Yes, there is always NPTL, but correct me if I'm wrong, you can only use NPTL with RH's kernels, not a custom kernel from kernel.org. I know that RH9 ships with a glibc capable of regular linux threads and NPTL which will dynamically switch between them depending on the capabilities of the kernel. Is there a single patch available that we can apply to a regular kernel.org kernel so that we can utilize NPTL on custom compiled kernels? If that were the case perhaps it would 'fix' this issue as well.
You miss the point. LinuxThreads and signals never mixed, never worked, never will be. If you need signals and threads you have to use NPTL. This is not some act of forcing you to use a RH kernel. The functionality simply wasn't available before. Either stop using signals or require NPTL. There is no other reliable way.
OK, that makes sense. Now, is there a patch that we can apply to a vanilla kernel which will enable us to utilize NPTL?? I've tried to look through RH kernel SRPMs to see if I could find a single NPTL kernel patch but so far have been unable to do so. TIA
E.g. http://people.redhat.com/mingo/nptl-patches/nptl-2.4.22-ac1-A2
Please try the test version of the RHL9 errata at ftp://people.redhat.com/jakub/glibc/errata/2.3.2-27.9.4/ and let us know how it works.

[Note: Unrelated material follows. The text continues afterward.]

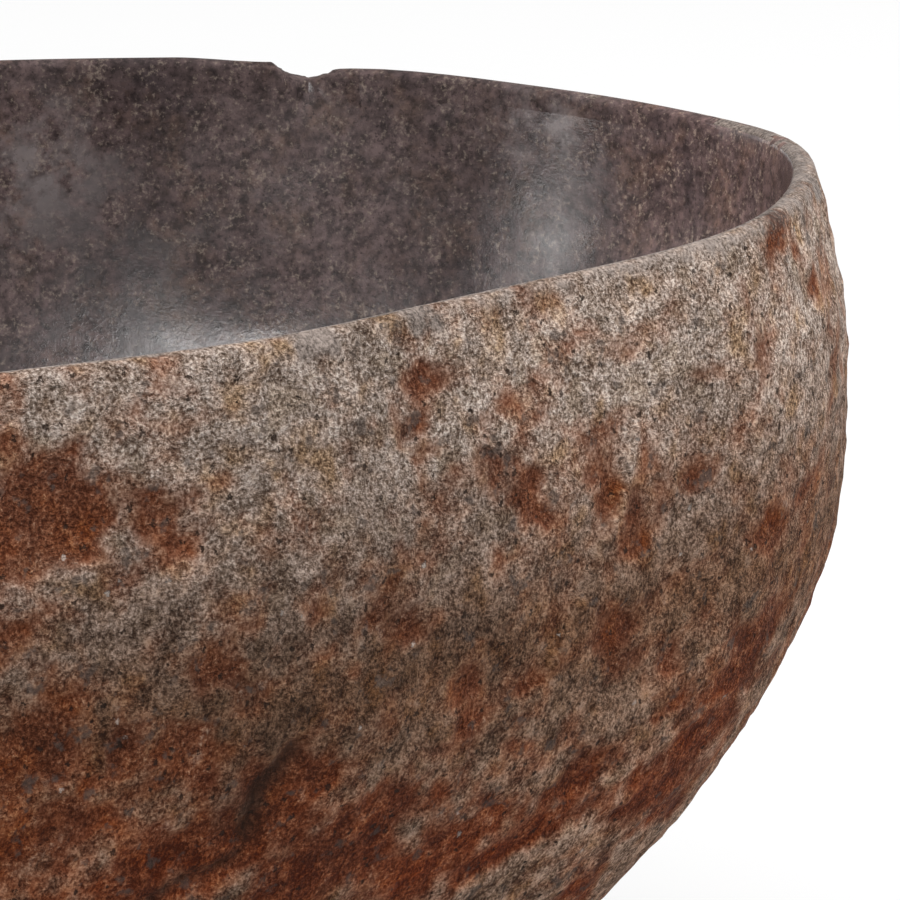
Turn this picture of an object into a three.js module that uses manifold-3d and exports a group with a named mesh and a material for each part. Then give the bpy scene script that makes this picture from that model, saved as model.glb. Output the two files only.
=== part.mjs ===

An errata has been issued which should help the problem described in this bug report. This report is therefore being closed with a resolution of ERRATA. For more information on the solution and/or where to find the updated files, please follow the link below. You may reopen this bug report if the solution does not work for you. http://rhn.redhat.com/errata/RHSA-2003-334.html
Created attachment 99367 [details] A patch for RH AS 2.1 RH AS 2.1 has similar problem. This patch is backported from mainline.